I happen to agree with them that the displacement of the U.S.-led international system and its replacement by a Chinese-led system “would severely undermine the well-being of all people in the United States and the broader free world.” But even if Xi Jinping harbors some deep ambition in this direction, is it really a plausible scenario given the current vast disparity of power between China and the United States? Is it not more likely that China’s goals are more regional and incremental in focus? By all means, let’s talk about the best way to defend Taiwan or reduce the suffering of the Uyghurs. But let’s not pretend the immediate issue is Chinese troops in Paris or whether we’ll all be using the renminbi by the end of the decade.
The problem with attributing such maximalist goals to Beijing is that it calls for maximalist solutions rather than the care and caution which is needed to manage the rise of a powerful state while avoiding the catastrophic escalation of tension between two nuclear powers. But it’s also a contradictory part of the authors’ argument: Xi Jinping is either a new Adolf Hitler, bent on world domination whatever the cost, or he’s a rational leader susceptible to threats and inducements. He can’t be both.

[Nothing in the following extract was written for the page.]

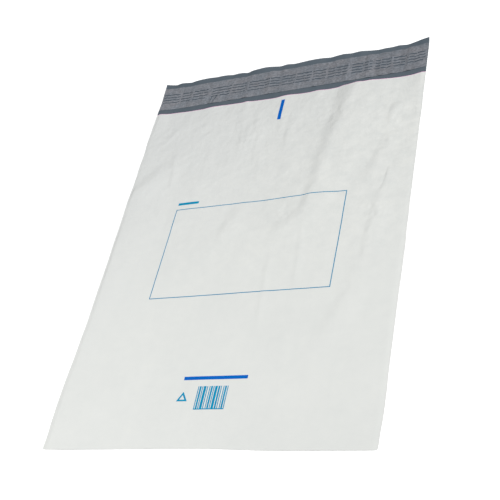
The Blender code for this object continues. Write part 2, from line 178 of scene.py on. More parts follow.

Finally, let’s consider regime change. Gesturing towards regime change without the faintest idea how it might happen is simply an attempt to escape the reality of a difficult situation. If the Chinese Communist Party can be expected to simply disappear, then there’s no need to manage a relationship with it. Great! Except, why on earth would that happen? And why is there any reason to think that whatever came after it would be more friendly or amenable to U.S. interests? A fledgling autocracy or democracy could easily be gripped by nationalism and aggression, and it might be more irrational in its decision-making. And those nuclear weapons would still be there.
Just because these views are deeply flawed doesn’t mean that they won’t be adopted by the next president, if Donald Trump happens to be that president. The state of China policy thinking in his own party is another reason to hope that he won’t be.